Sybert first moved into Beilenson's 24th District about a year ago. Earlier he had contemplated running against fellow Republican Carlos Moorhead, the congressman from the Glendale-Burbank-Pasadena area, but was finally dissuaded from doing so by GOP leaders. Sybert has previously lived in Pasadena, and still owns a home there.

Despite such criticism, Miller said he expected the national Democratic Party to give Beilenson its full financial support.

Miller questioned the accuracy of the Sybert poll numbers but said the Beilenson campaign had done no polling of its own. "Polls are for politicians like Sybert who do not understand this district," Miller said.

About 50 guests, including actor Tom Selleck, paid $500 each on Saturday to have brunch at Nesen's estate in Lake Sherwood and hear Gingrich give a pitch for Sybert. Nesen is one of Ventura County's biggest car dealers. His Nesen Motor Car Co. Inc. sells a number of brands, from Rolls-Royces to Hyundais.

"We've got to get rid of those liberals," Nesen said later outside his home, a palatial structure crammed with political memorabilia. Nesen was the U. S. ambassador to Australia in the Reagan Administration.


Sybert's campaign manager said the Nesen event raised more than $25,000 for Sybert. The proceeds included an unexpected $1,000 check from Gingrich's own campaign committee and a $2,000 check from the National Restaurant Owner Assn.'s political action committee.

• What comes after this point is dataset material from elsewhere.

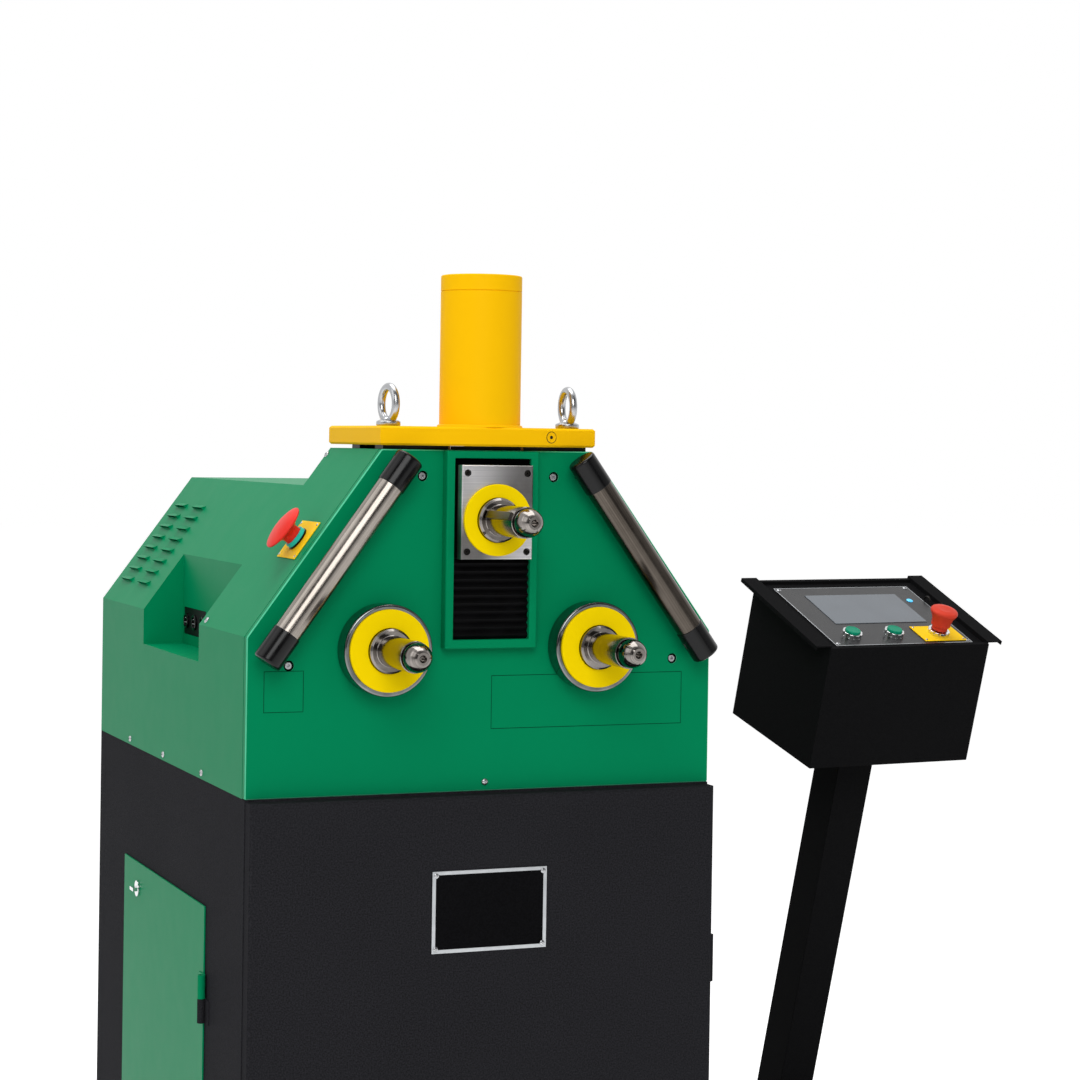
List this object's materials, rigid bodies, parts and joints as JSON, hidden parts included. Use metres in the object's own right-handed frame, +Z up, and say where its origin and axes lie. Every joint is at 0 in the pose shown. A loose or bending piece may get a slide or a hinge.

Later, Gingrich spoke at a fund-raiser at the Odyssey Restaurant in Granada Hills for U. S. Rep. Howard (Buck) McKeon (R-Santa Clarita), where about 150 guests paid $100 each to hear the tough-talking Gingrich, a former history professor, lash out against the Clinton Administration. McKeon is expected to have an easy time of besting his Democratic challenger, James Gilmartin, a Palmdale attorney. In 1992, it was Gilmartin who McKeon defeated to win his first term in Congress.